[JSON records of objects]

--- --- ---

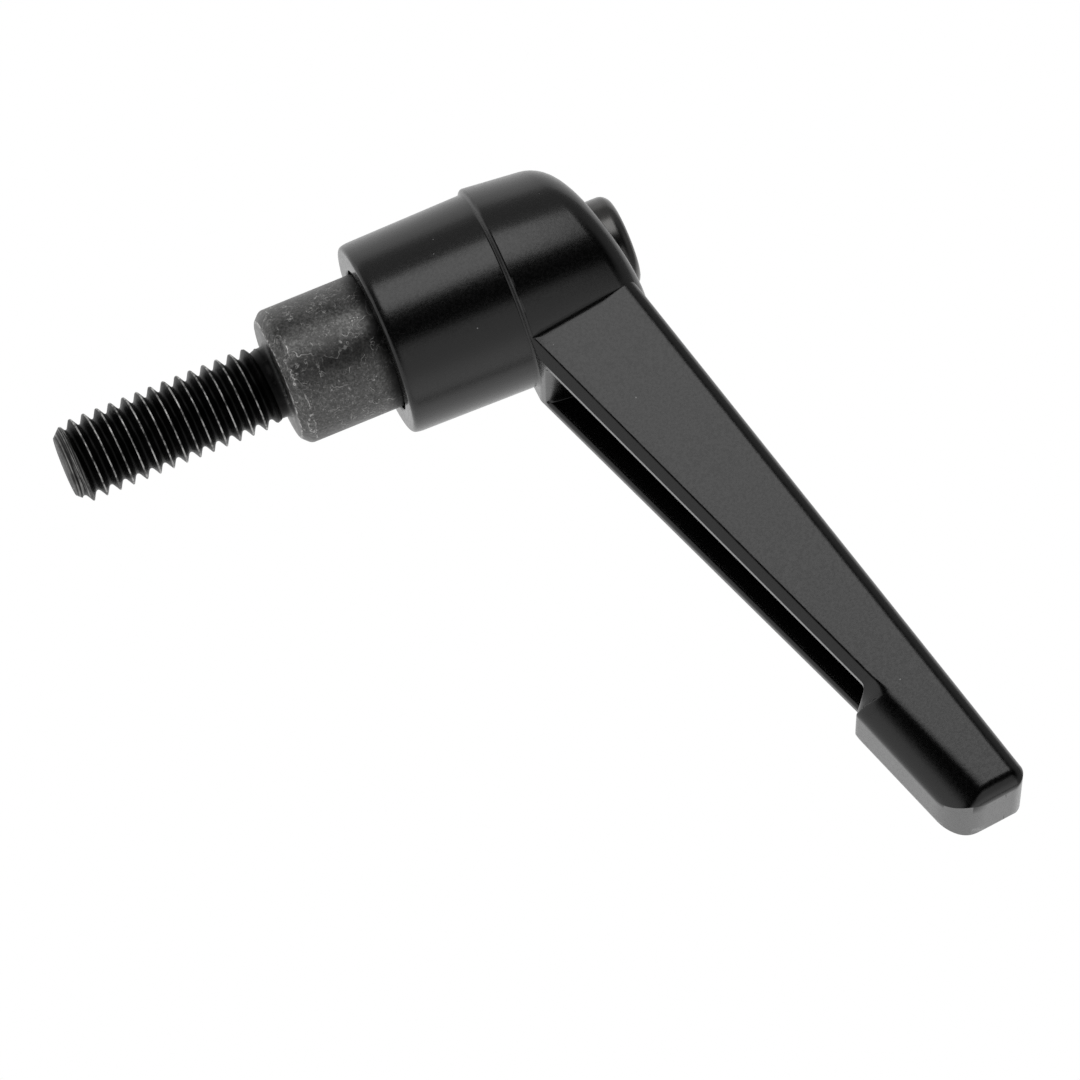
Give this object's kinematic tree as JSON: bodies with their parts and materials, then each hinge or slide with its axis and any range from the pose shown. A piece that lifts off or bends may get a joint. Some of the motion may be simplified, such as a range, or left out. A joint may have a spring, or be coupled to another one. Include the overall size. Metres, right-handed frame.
{
  "type": "adjustable clamping lever, male threaded stud",
  "caption": "Adjustable clamping lever: cast hub and tapered arm with a grip pad, lifted against a spring to index on a serrated steel insert with a threaded stud.",
  "frame": {"origin": "centre of the collar's end face, where the stud's axis meets the face that seats on the work", "axes": "+Z along the stud's axis from the stud to the retaining screw, +X the way the arm points"},
  "size_m": [0.0563, 0.015, 0.0514],
  "materials": {
    "coated_zinc": "satin",
    "insert_steel": "blackened, satin",
    "screw_steel": "blackened, satin",
    "spring_steel": "bright drawn wire"
  },
  "bodies": {
    "insert": {"serrated_insert": "insert_steel", "retaining_screw": "screw_steel"},
    "spring": {"return_spring": "spring_steel"},
    "lever": {"lever_handle": "coated_zinc"}
  },
  "joints": [
    {"name": "index_turn", "type": "hinge", "parent": "insert", "child": "spring", "pos_m": [0, 0, 0.0086], "axis": [0, 0, 1], "continuous": true},
    {"name": "lift", "type": "slide", "parent": "spring", "child": "lever", "axis": [0, 0, 1], "range_m": [0, 0.004], "stiffness_N_per_m": 900, "springref_m": -0.0022, "deforming": ["return_spring"]}
  ]
}
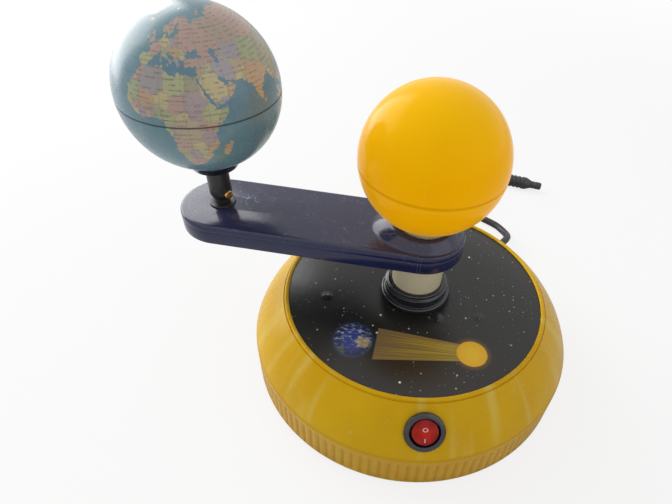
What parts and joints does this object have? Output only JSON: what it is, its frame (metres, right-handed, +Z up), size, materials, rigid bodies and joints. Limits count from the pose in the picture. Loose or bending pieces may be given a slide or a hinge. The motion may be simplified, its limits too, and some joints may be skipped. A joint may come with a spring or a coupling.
{
  "type": "tellurion",
  "caption": "Motorised tellurion: round yellow base with a star disc and rocker switch, a fixed glowing sun, and a dark blue arm that carries a spinning Earth globe round it.",
  "frame": {"origin": "on the turning axis of the arm, at the underside of the rubber foot ring", "axes": "+Z up along the turning axis; the arm points along -X at rest; the switch faces -Y and the cord leaves towards +Y"},
  "size_m": [0.2728, 0.3426, 0.2157],
  "materials": {
    "yellow_abs": "gloss",
    "black_plastic": "satin",
    "dark_blue_abs": "gloss",
    "cream_plastic": "satin",
    "white_nylon": "matte",
    "sun_plastic": "gloss",
    "globe_print": "gloss",
    "star_print": "gloss",
    "switch_red": "gloss",
    "steel": "satin",
    "zinc_screws": "bright",
    "brass": "polished",
    "foot_rubber": "matte",
    "cord_rubber": "satin",
    "belt_rubber": "matte",
    "wire_insulation": "satin",
    "bulb_glass": "clear",
    "grey_plate": "matte"
  },
  "bodies": {
    "base": {"base_shell": "yellow_abs", "bottom_plate": "grey_plate", "foot_ring": "foot_rubber", "plate_screws": "zinc_screws", "star_film": "star_print", "collar": "black_plastic", "collar_nut": "grey_plate", "pedestal": "white_nylon", "pedestal_screws": "zinc_screws", "thrust_washer": "white_nylon", "lamp_tube": "steel", "fixed_pulley": "white_nylon", "sun_neck": "cream_plastic", "lamp_holder": "white_nylon", "bulb_cap": "steel", "bulb_glass": "bulb_glass", "sun_lower": "sun_plastic", "sun_upper": "sun_plastic", "motor_case": "steel", "motor_ears": "steel", "motor_screws": "zinc_screws", "terminal_block": "white_nylon", "block_screws": "zinc_screws", "wiring": "wire_insulation", "switch_body": "black_plastic", "switch_terminals": "brass", "strain_relief": "black_plastic", "power_cord": "cord_rubber", "cord_coil": "cord_rubber", "plug_lead": "cord_rubber", "plug_body": "black_plastic", "plug_boot": "black_plastic", "plug_barrel": "steel", "plug_cap": "cord_rubber"},
    "arm": {"drive_tube": "cream_plastic", "main_gear": "white_nylon", "arm_tray": "dark_blue_abs", "arm_lid": "dark_blue_abs", "arm_screws": "zinc_screws", "shaft_bush": "black_plastic", "foot_bush": "brass", "drive_belt": "belt_rubber"},
    "earth": {"earth_shaft": "steel", "earth_pulley": "white_nylon", "stem_socket": "black_plastic", "set_screw": "brass", "saucer": "black_plastic", "globe_hub": "white_nylon", "globe_south": "globe_print", "globe_north": "globe_print"},
    "motor_rotor": {"motor_shaft": "steel", "motor_pinion": "white_nylon"},
    "rocker": {"rocker": "switch_red"}
  },
  "joints": [
    {"name": "arm_orbit", "type": "hinge", "parent": "base", "child": "arm", "pos_m": [0, 0, 0.0925], "axis": [0, 0, 1], "continuous": true},
    {"name": "earth_spin", "type": "hinge", "parent": "arm", "child": "earth", "pos_m": [-0.1215, 0, 0.0956], "axis": [0, 0, 1], "continuous": true},
    {"name": "pinion_spin", "type": "hinge", "parent": "base", "child": "motor_rotor", "pos_m": [-0.03886, 0.00969, 0.0226], "axis": [0, 0, 1], "continuous": true},
    {"name": "rocker_tilt", "type": "hinge", "parent": "base", "child": "rocker", "pos_m": [0.01609, -0.09126, 0.04155], "axis": [0.9848, 0.1736, 0], "range_deg": [0, 16]}
  ],
  "couplings": [
    {"joint": "earth_spin", "follows": "arm_orbit", "ratio": -3},
    {"joint": "pinion_spin", "follows": "arm_orbit", "ratio": -3}
  ]
}
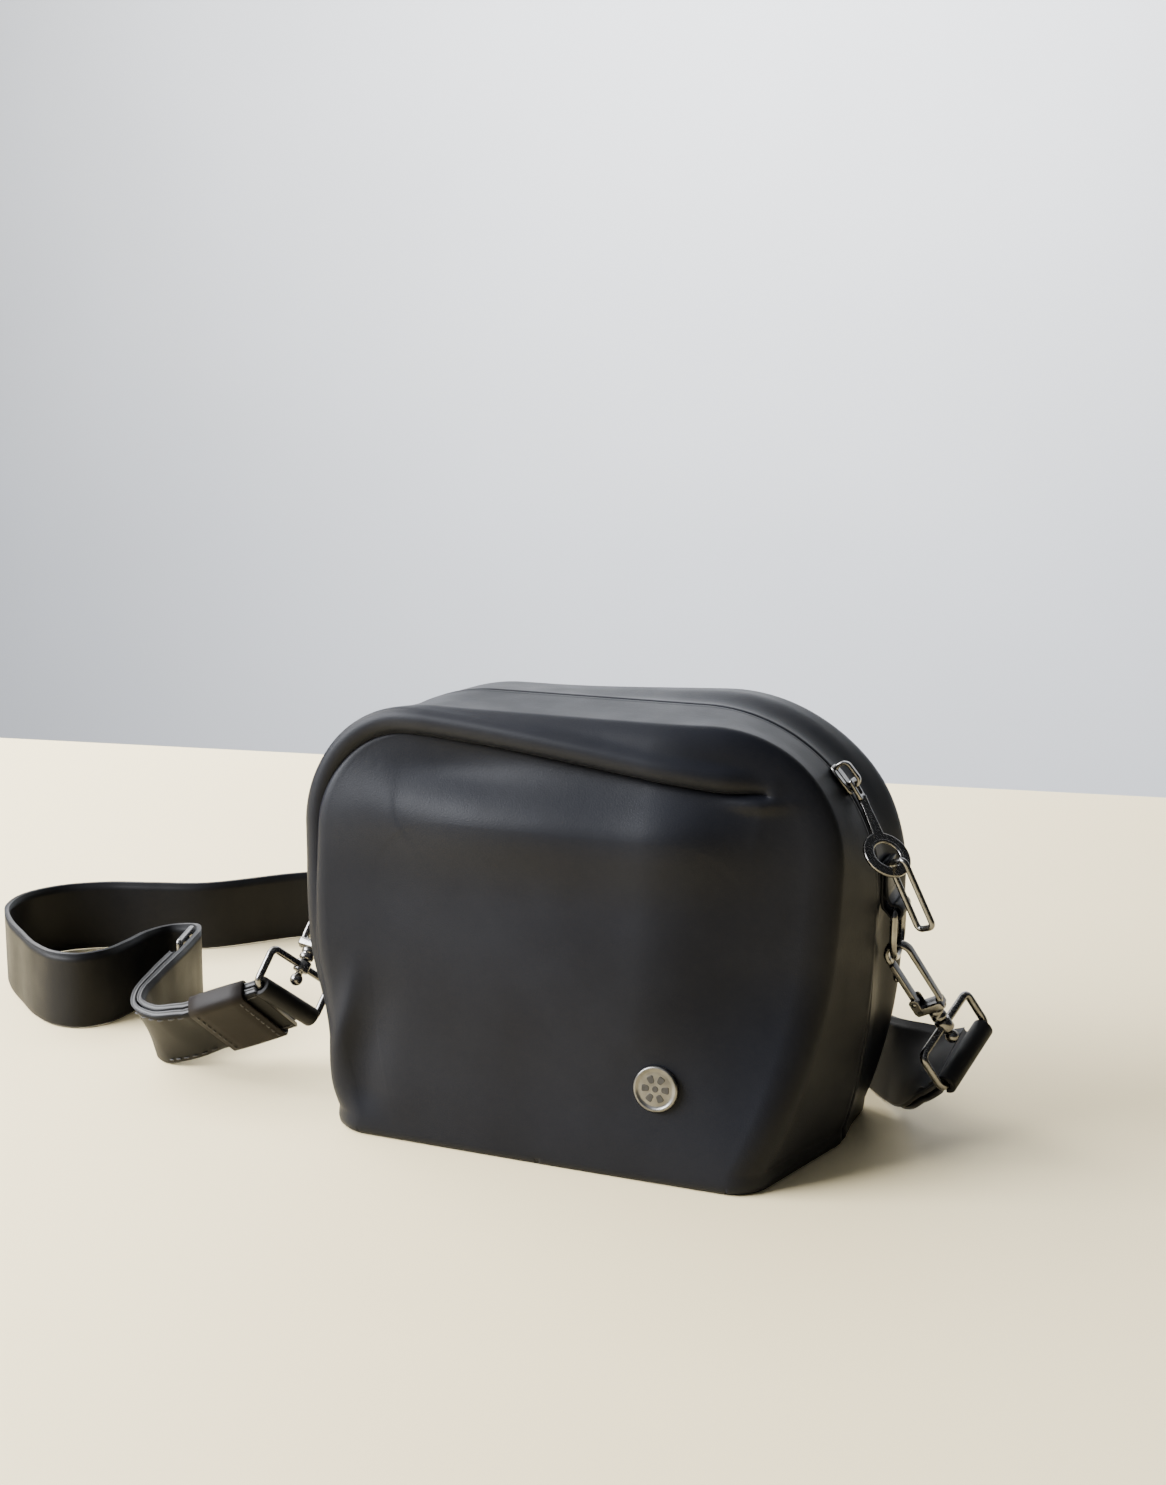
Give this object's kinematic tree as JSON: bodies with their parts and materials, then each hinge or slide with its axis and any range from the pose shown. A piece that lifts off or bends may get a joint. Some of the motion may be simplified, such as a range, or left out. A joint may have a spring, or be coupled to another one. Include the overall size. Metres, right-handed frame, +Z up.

--- --- ---

**TASK DETAILS**
Copy out every line of the data above, exactly as given.

**RESULT OF THE TASK**
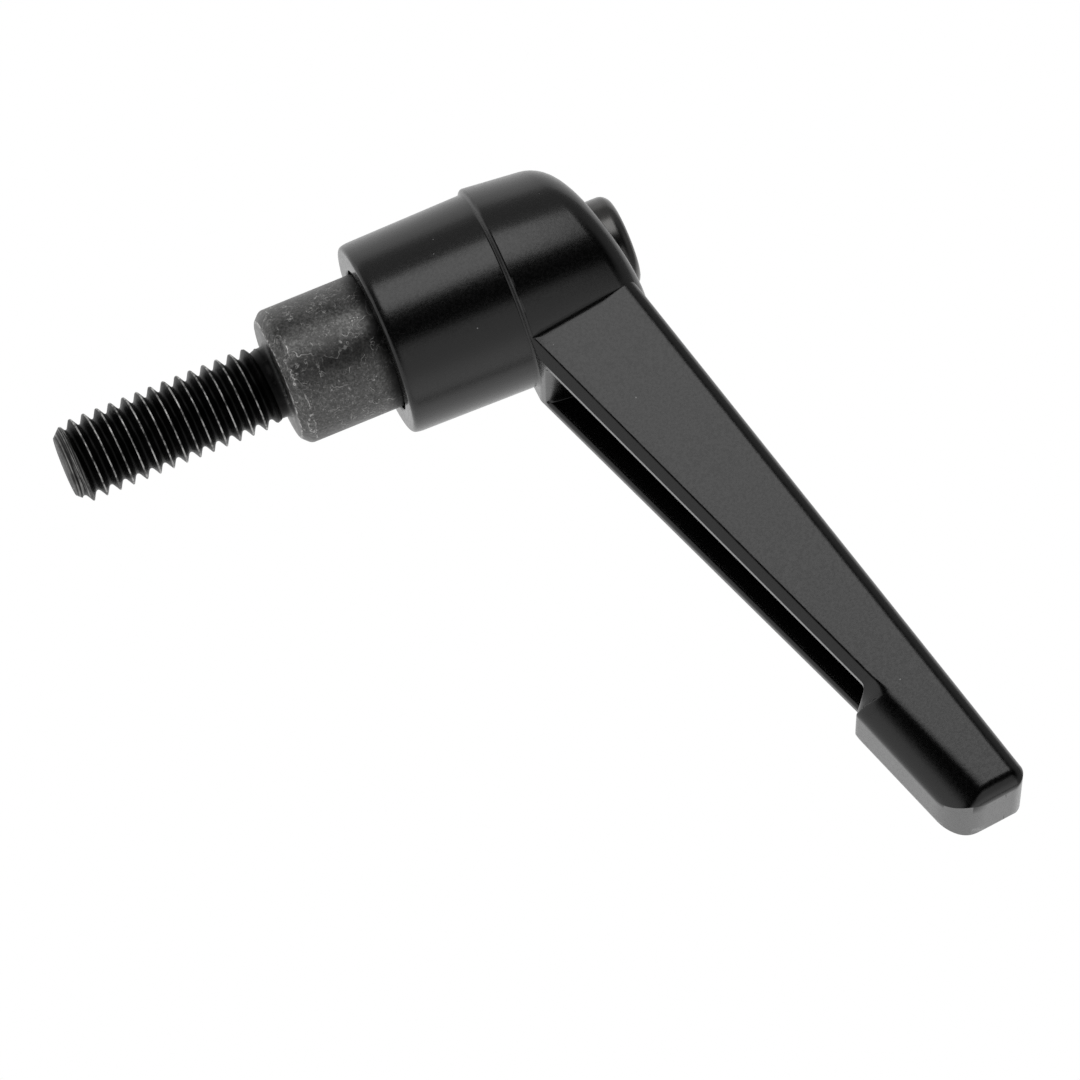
Give this object's kinematic tree as JSON: bodies with their parts and materials, then each hinge or slide with its axis and any range from the pose shown. A piece that lifts off or bends may get a joint. Some of the motion may be simplified, such as a range, or left out. A joint may have a spring, or be coupled to another one. Include the overall size. Metres, right-handed frame.
{
  "type": "adjustable clamping lever, male threaded stud",
  "caption": "Adjustable clamping lever: cast hub and tapered arm with a grip pad, lifted against a spring to index on a serrated steel insert with a threaded stud.",
  "frame": {"origin": "centre of the collar's end face, where the stud's axis meets the face that seats on the work", "axes": "+Z along the stud's axis from the stud to the retaining screw, +X the way the arm points"},
  "size_m": [0.0563, 0.015, 0.0514],
  "materials": {
    "coated_zinc": "satin",
    "insert_steel": "blackened, satin",
    "screw_steel": "blackened, satin",
    "spring_steel": "bright drawn wire"
  },
  "bodies": {
    "insert": {"serrated_insert": "insert_steel", "retaining_screw": "screw_steel"},
    "spring": {"return_spring": "spring_steel"},
    "lever": {"lever_handle": "coated_zinc"}
  },
  "joints": [
    {"name": "index_turn", "type": "hinge", "parent": "insert", "child": "spring", "pos_m": [0, 0, 0.0086], "axis": [0, 0, 1], "continuous": true},
    {"name": "lift", "type": "slide", "parent": "spring", "child": "lever", "axis": [0, 0, 1], "range_m": [0, 0.004], "stiffness_N_per_m": 900, "springref_m": -0.0022, "deforming": ["return_spring"]}
  ]
}
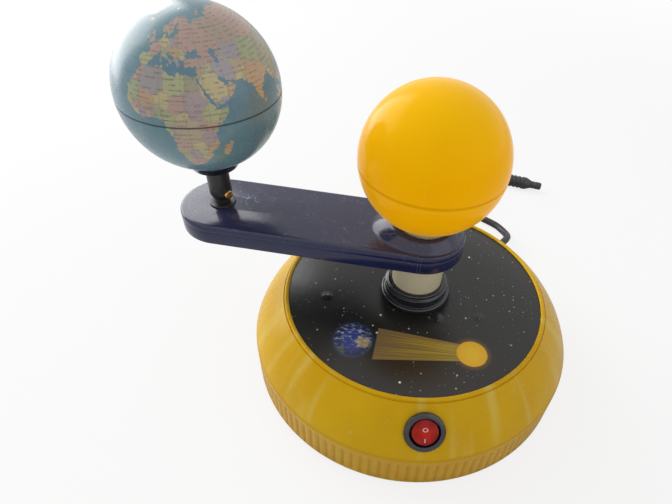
What parts and joints does this object have? Output only JSON: what it is, its frame (metres, right-handed, +Z up), size, materials, rigid bodies and joints. Limits count from the pose in the picture. Loose or bending pieces may be given a slide or a hinge. The motion may be simplified, its limits too, and some joints may be skipped. A joint may come with a spring or a coupling.
{
  "type": "tellurion",
  "caption": "Motorised tellurion: round yellow base with a star disc and rocker switch, a fixed glowing sun, and a dark blue arm that carries a spinning Earth globe round it.",
  "frame": {"origin": "on the turning axis of the arm, at the underside of the rubber foot ring", "axes": "+Z up along the turning axis; the arm points along -X at rest; the switch faces -Y and the cord leaves towards +Y"},
  "size_m": [0.2728, 0.3426, 0.2157],
  "materials": {
    "yellow_abs": "gloss",
    "black_plastic": "satin",
    "dark_blue_abs": "gloss",
    "cream_plastic": "satin",
    "white_nylon": "matte",
    "sun_plastic": "gloss",
    "globe_print": "gloss",
    "star_print": "gloss",
    "switch_red": "gloss",
    "steel": "satin",
    "zinc_screws": "bright",
    "brass": "polished",
    "foot_rubber": "matte",
    "cord_rubber": "satin",
    "belt_rubber": "matte",
    "wire_insulation": "satin",
    "bulb_glass": "clear",
    "grey_plate": "matte"
  },
  "bodies": {
    "base": {"base_shell": "yellow_abs", "bottom_plate": "grey_plate", "foot_ring": "foot_rubber", "plate_screws": "zinc_screws", "star_film": "star_print", "collar": "black_plastic", "collar_nut": "grey_plate", "pedestal": "white_nylon", "pedestal_screws": "zinc_screws", "thrust_washer": "white_nylon", "lamp_tube": "steel", "fixed_pulley": "white_nylon", "sun_neck": "cream_plastic", "lamp_holder": "white_nylon", "bulb_cap": "steel", "bulb_glass": "bulb_glass", "sun_lower": "sun_plastic", "sun_upper": "sun_plastic", "motor_case": "steel", "motor_ears": "steel", "motor_screws": "zinc_screws", "terminal_block": "white_nylon", "block_screws": "zinc_screws", "wiring": "wire_insulation", "switch_body": "black_plastic", "switch_terminals": "brass", "strain_relief": "black_plastic", "power_cord": "cord_rubber", "cord_coil": "cord_rubber", "plug_lead": "cord_rubber", "plug_body": "black_plastic", "plug_boot": "black_plastic", "plug_barrel": "steel", "plug_cap": "cord_rubber"},
    "arm": {"drive_tube": "cream_plastic", "main_gear": "white_nylon", "arm_tray": "dark_blue_abs", "arm_lid": "dark_blue_abs", "arm_screws": "zinc_screws", "shaft_bush": "black_plastic", "foot_bush": "brass", "drive_belt": "belt_rubber"},
    "earth": {"earth_shaft": "steel", "earth_pulley": "white_nylon", "stem_socket": "black_plastic", "set_screw": "brass", "saucer": "black_plastic", "globe_hub": "white_nylon", "globe_south": "globe_print", "globe_north": "globe_print"},
    "motor_rotor": {"motor_shaft": "steel", "motor_pinion": "white_nylon"},
    "rocker": {"rocker": "switch_red"}
  },
  "joints": [
    {"name": "arm_orbit", "type": "hinge", "parent": "base", "child": "arm", "pos_m": [0, 0, 0.0925], "axis": [0, 0, 1], "continuous": true},
    {"name": "earth_spin", "type": "hinge", "parent": "arm", "child": "earth", "pos_m": [-0.1215, 0, 0.0956], "axis": [0, 0, 1], "continuous": true},
    {"name": "pinion_spin", "type": "hinge", "parent": "base", "child": "motor_rotor", "pos_m": [-0.03886, 0.00969, 0.0226], "axis": [0, 0, 1], "continuous": true},
    {"name": "rocker_tilt", "type": "hinge", "parent": "base", "child": "rocker", "pos_m": [0.01609, -0.09126, 0.04155], "axis": [0.9848, 0.1736, 0], "range_deg": [0, 16]}
  ],
  "couplings": [
    {"joint": "earth_spin", "follows": "arm_orbit", "ratio": -3},
    {"joint": "pinion_spin", "follows": "arm_orbit", "ratio": -3}
  ]
}
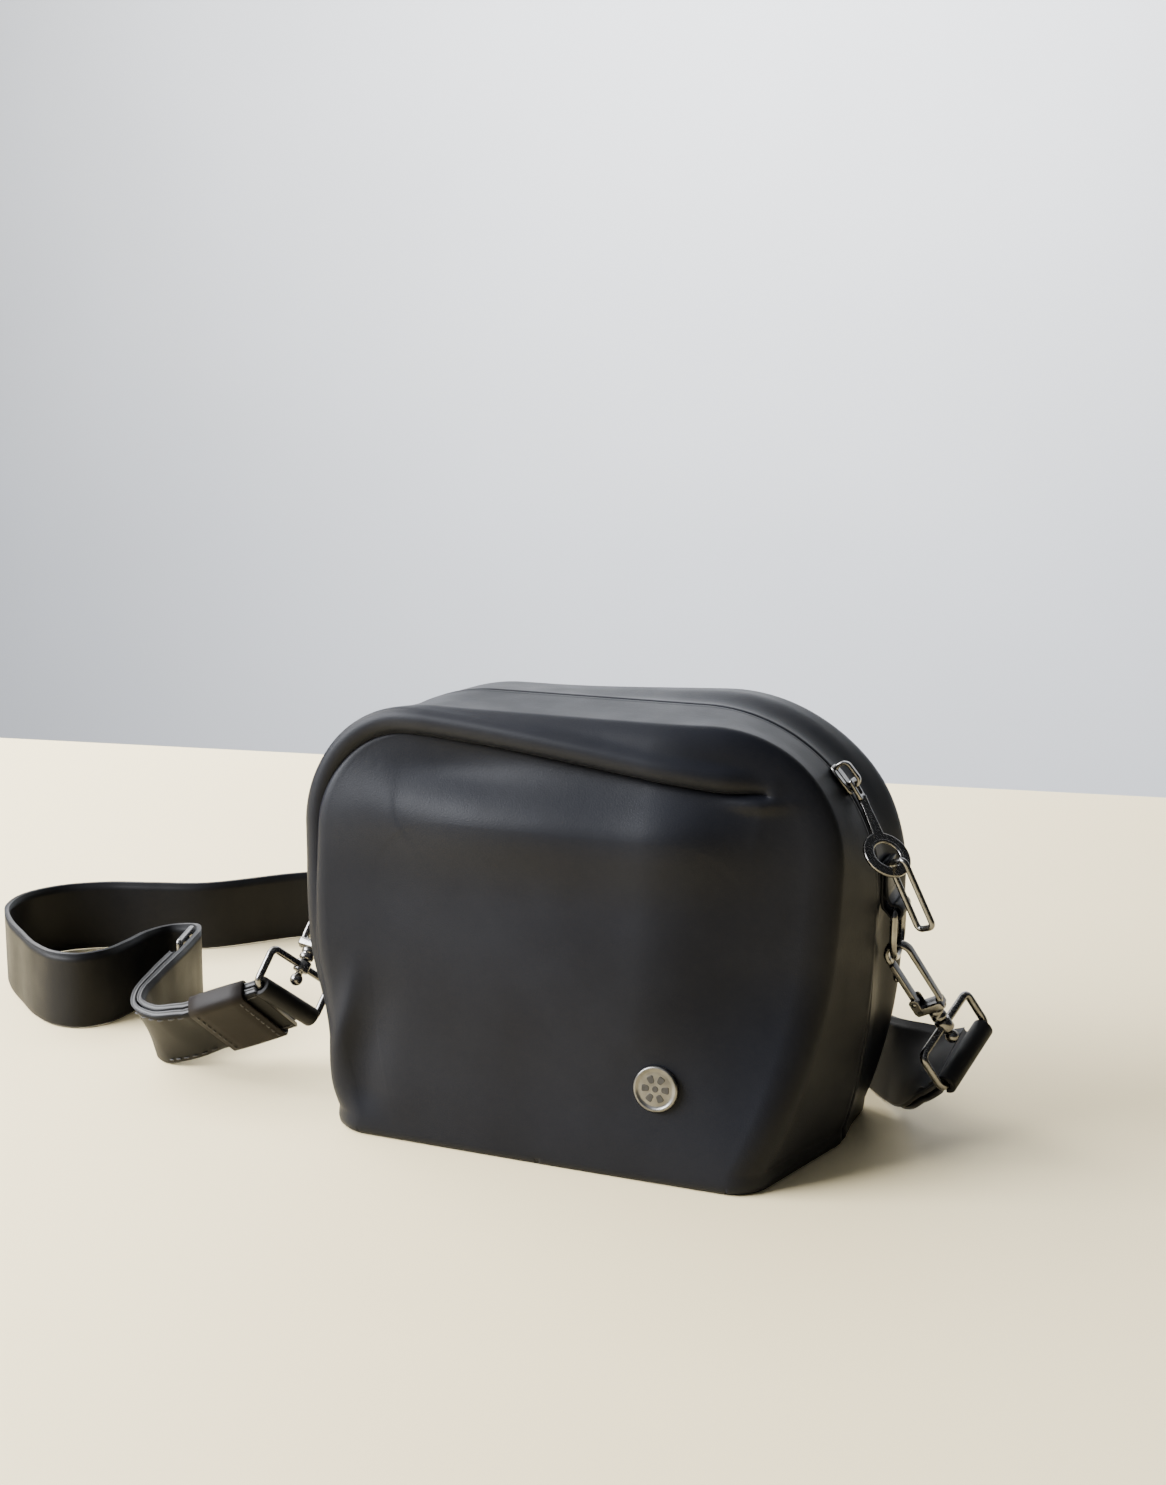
Give this object's kinematic tree as JSON: bodies with their parts and materials, then each hinge or slide with its axis and any range from the pose shown. A piece that lifts off or bends may get a joint. Some of the motion may be simplified, such as a range, or left out. A joint may have a spring, or be coupled to another one. Include the overall size. Metres, right-handed frame, +Z up.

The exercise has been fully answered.